But some people get bloated even when they didn’t eat too much. In some cases, it can be downright painful. The best way to address painful bloating is to find the cause and know how you can treat it.


Bloating culprits

The most common causes include:

•  Dairy foods. If you notice bloating after eating cheese, ice cream, or drinking milk, you could have lactose intolerance.

•  Gum. Swallowing air while chewing can cause bloating.

•  Eating too much fiber at once. Fiber is great for you, but if your body isn’t used to it, you can get bloated and uncomfortable. Increase the amount you eat gradually.

•  Bowel problems. Being constipated or having irritable bowel syndrome (IBS) can cause painful bloating. Drinking plenty of water can help with constipation and fiber absorption.

•  Menstrual cycles. Some women get bloated because their body holds extra water before or during their periods.


Treat bloating at home

Many times, bloating can be managed at home. Here’s how:

•  Write down what you eat and drink. Record when you get stomach pain or bloating.

•  Cut back on gum.

•  Avoid carbonated drinks.

•  Drink plenty of water to keep the bowels moving. Don’t use a straw when drinking.

•  Eat enough fiber. Start with fruits and vegetables. Eat only small amounts of beans, lentils and other gas-causing foods until you get used to them.
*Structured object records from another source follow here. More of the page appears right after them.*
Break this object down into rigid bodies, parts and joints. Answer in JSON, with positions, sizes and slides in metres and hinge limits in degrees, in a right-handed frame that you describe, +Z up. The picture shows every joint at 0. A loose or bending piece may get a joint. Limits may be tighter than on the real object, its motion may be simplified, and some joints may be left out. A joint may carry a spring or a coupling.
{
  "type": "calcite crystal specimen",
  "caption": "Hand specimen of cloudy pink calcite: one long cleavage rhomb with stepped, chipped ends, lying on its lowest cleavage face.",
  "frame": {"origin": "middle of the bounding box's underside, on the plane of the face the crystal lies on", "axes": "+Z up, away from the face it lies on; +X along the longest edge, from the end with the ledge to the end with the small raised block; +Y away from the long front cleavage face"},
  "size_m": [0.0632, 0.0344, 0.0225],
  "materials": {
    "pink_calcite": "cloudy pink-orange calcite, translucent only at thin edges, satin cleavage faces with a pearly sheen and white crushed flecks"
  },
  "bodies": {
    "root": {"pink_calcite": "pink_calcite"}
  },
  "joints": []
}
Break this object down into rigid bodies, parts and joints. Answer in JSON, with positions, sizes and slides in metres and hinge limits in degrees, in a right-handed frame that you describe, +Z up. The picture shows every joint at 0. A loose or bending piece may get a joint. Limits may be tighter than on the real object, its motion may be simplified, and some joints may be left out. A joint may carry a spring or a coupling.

•  Watch out for sugar-free foods. Some artificial sweeteners can cause bloating and gas.

•  Ginger, peppermint, chamomile or fennel herbal teas may help. Always ask a doctor before using herbs if you have a health condition or take any medicines.

•  Over-the-counter anti-gas medicines with simethicone help move gas bubbles out of the body.


When to see your doctor

Call a doctor or seek immediate medical care if you notice bloating with:

•  Blood with bowel movements (stool)

•  Losing weight without making an effort

•  Nausea or vomiting

•  For women: menstrual bleeding between periods or after menopause

•  Fever

•  Severe pain that won’t go away


These could be signs of a serious health issue that needs treatment.